Software engineering encompasses much more than what a computer language
can offer. Computer languages are just tools that software engineers
can use (or misuse) within a larger context. The Eiffel language is a
tool that has been specially designed in the context of software
engineering. This book describes the tool, and provides clues on how
to use it.
Chapter 1 is an introduction presenting the object-oriented approach
within the context of software
engineering. The main body of the book is then divided roughly into two parts.
The first part of this book presents the language itself.
Chapter 2 presents the basic (procedural) elements of the
language: what an Eiffel program is, what the
instruction set is, and how to declare and use entities (variables) and
routines.
Chapter 3 introduces the concepts underlying the object-oriented
approach: modularity, inheritance, and dynamic binding, and illustrates
them in a small case study from the management information system domain.
Eiffel programs do not exist in a void, so Chapter 4 brings
in environment matters: system configuration, interfacing with
external software, and garbage collection.
Chapter 5 closes the Eiffel presentation with more advanced
issues involving exception handling, repeated inheritance, typing
problems, and parallelism.
The second part of this book addresses some Eiffel software
development issues. In Chapter 6, we outline how an object-oriented
software engineering process may make the best use of Eiffel,
concentrating on specific guidelines to facilitate the translation
OOAD to a maintainable Eiffel
implementation. This process is illustrated by a rather large case study from
the telecommunications domain. As a logical continuation of this
study, Chapter 7 addresses verification and validation (V&V)
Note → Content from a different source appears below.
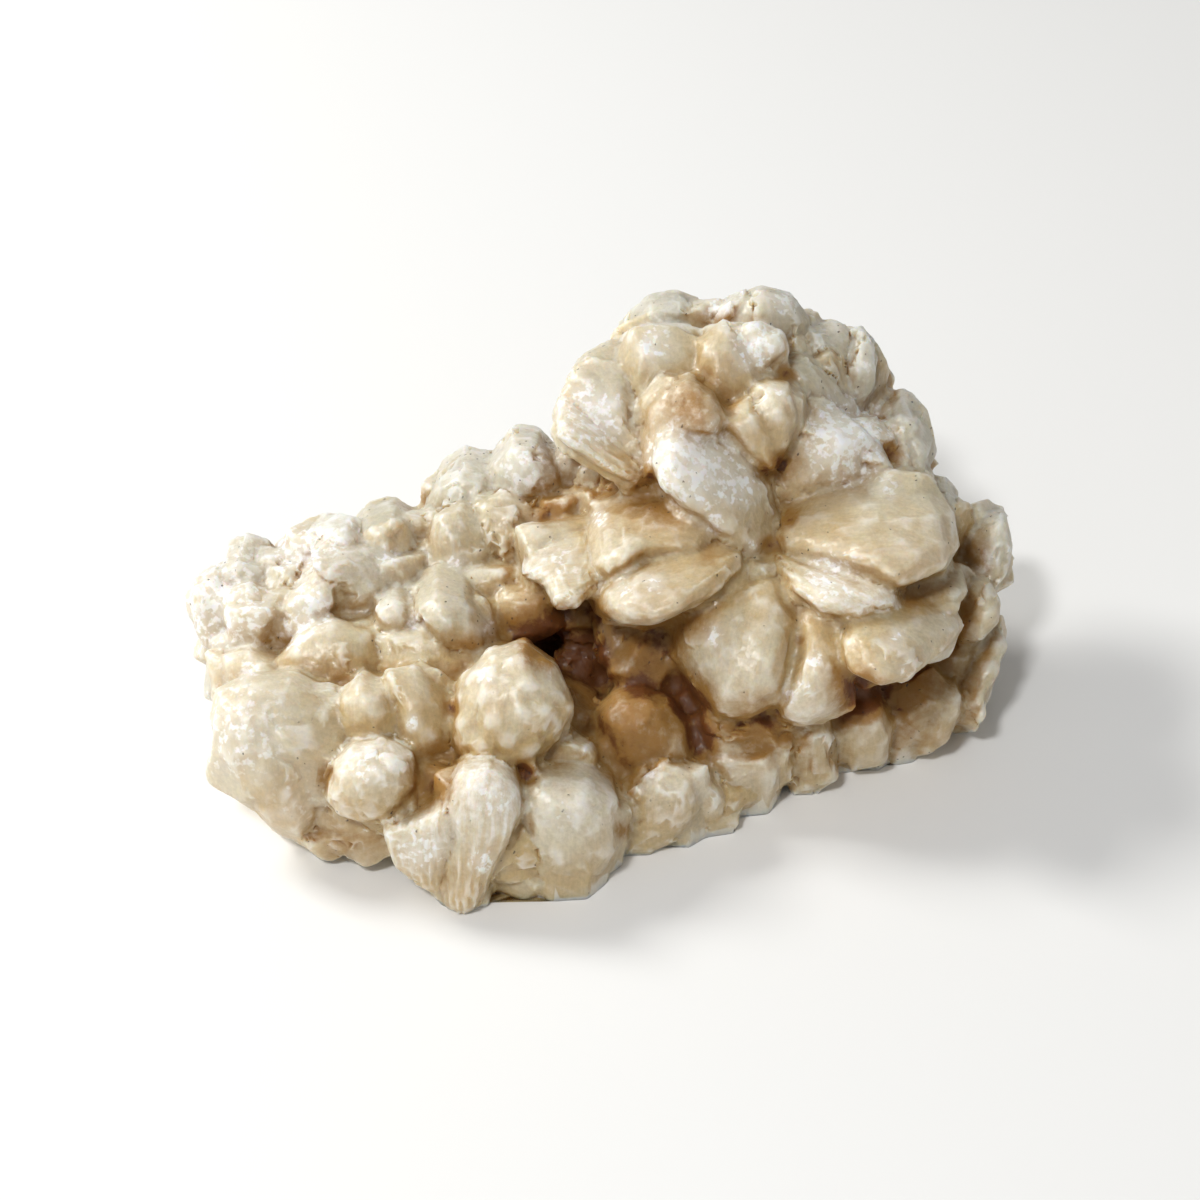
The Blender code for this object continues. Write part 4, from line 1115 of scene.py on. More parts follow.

issues of Eiffel software systems built in a software engineering
context.
Building reusable libraries
discussed in Chapter 8, which
presents three competing Eiffel data structure libraries.
Finally, Chapter 9 shows how Eiffel can be used as an
enabling technology to master a very complex problem: the building
of a parallel linear algebra library ( Paladin)
that allows an application
programmer to use distributed computing systems in a transparent way.
If you are lost at some point with the Eiffel-related vocabulary,
there is a small glossary in Appendix A.
An Eiffel syntax summary is presented in Appendix B,
and a contact list closes this book (Appendix C).